Keputusan tersebut berlaku bagi seluruh karyawan termasuk yang kontrak atau kausal dan akan berlaku penuh, setiap periode 12 bulan. Hak cuti tersebut tidak akan berakumulasi dari tahun ke tahun. Selain itu hanya bisa digunakan jika karyawan tak dapat membuat janji di luar jam kerja biasa yang berhubungan dengan situasi mereka.
Steve Smith dari Kelompok Industri Australia mengatakan keputusan Fair Work itu masuk akal. "Pendekatan kami yaitu menyerahkan masalah ini pada masing-masing perusahaan, menyadari bahwa UKM dan perusahaan besar memiliki kapasitas berbeda dalam memberikan bantuan," katanya.
"Fair Work telah mempertimbangkan seluruh argumen berbeda dan menyimpulkan bahwa lima hari cuti yang tidak dibayar sudah tepat. Kami menerima keputusan itu," kata Smith.
Keputusan itu akan berdampak pada sekitar 2,3 juta karyawan dan Pemerintah Australia ingin memperluas cakupannya. Pemerintah mengumumkan akan mengajukan RUU untuk memperluas hak yang sama bagi semua karyawan menurut UU Fair Work.
Menteri Urusan Tempat Kerja Craig Laundy mengatakan langkah itu nanti akan menguntungkan 6 juta pekerja.
"Kami ingin memastikan jaring pengaman yang konsisten bagi karyawan yang dicakup oleh sistem tempat kerja nasional. Kami akan mengubah UU sesuai dengan klausul model terakhir untuk memberikan akses pekerja lainnya ke cuti tak dibayar dengan persyaratan yang sama," katanya.
Smith belum mendukung apa yang diumumkan pemerintah tersebut. "Saya tidak akan sejauh itu mengingat pengumuman ini baru saja disampaikan. Kami harus melihat rinciannya. Namun kami memahami alasan Pemerintah membuat keputusan ini," katanya.
Emma Husar mengatakan Pemerintah Australia tidak mengerti pokok persoalan. Dia bersikukuh perlunya cuti berbayar bagi korban KDRT. "Satu hal yang membantu wanita keluar dari situasi ini yaitu keamanan finansial. Kita tak bisa mendapatkan keamanan finansial jika kita cuti tanpa dibayar," ujarnya.
Dia menekankan perlunya dukungan keuangan dengan merefleksikan bagaimana dia bahkan tidak memiliki cukup uang untuk membeli makanan anak-anaknya.
"Anda berusaha mendukung anak-anak, mencoba pindah rumah, dan mungkin ada seseorang yang tidak mau membayar tunjangan anak Anda atau yang tidak kooperatif secara finansial. Anda mungkin bergantung pada setiap sen yang Anda miliki," kata Emma.

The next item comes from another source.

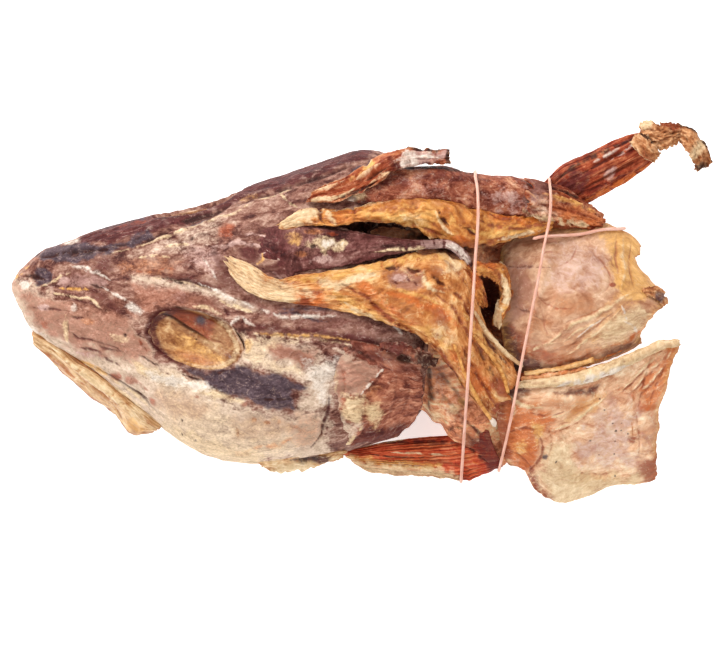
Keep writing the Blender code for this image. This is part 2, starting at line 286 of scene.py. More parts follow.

Ada sejumlah perusahaan yang sudah memberlakukan cuti berbayar bagi korban KDRT seperti Virgin, Bank NAB, dan Telstra. Namun, Partai Buruh menghendaki semua perusahaan melakukan hal yang sama. Oposisi Australia tersebut berjanji memberlakukan hal itu jika nanti terpilih dalam pemilu.
Juru bicara oposisi urusan ketenagakerjaan Brendan O'Connor mendesak PM Malcolm Turnbull mempertimbangkan kembali posisinya.
"Kita harus mengatasi momok KDRT. Salah satu caranya adalah menyediakan tempat kerja yang mendukung. Saya kira Malcolm Turnbull punya kesempatan namun dia menyia-nyiakannya. Sangat memalukan," ujar O'Connor.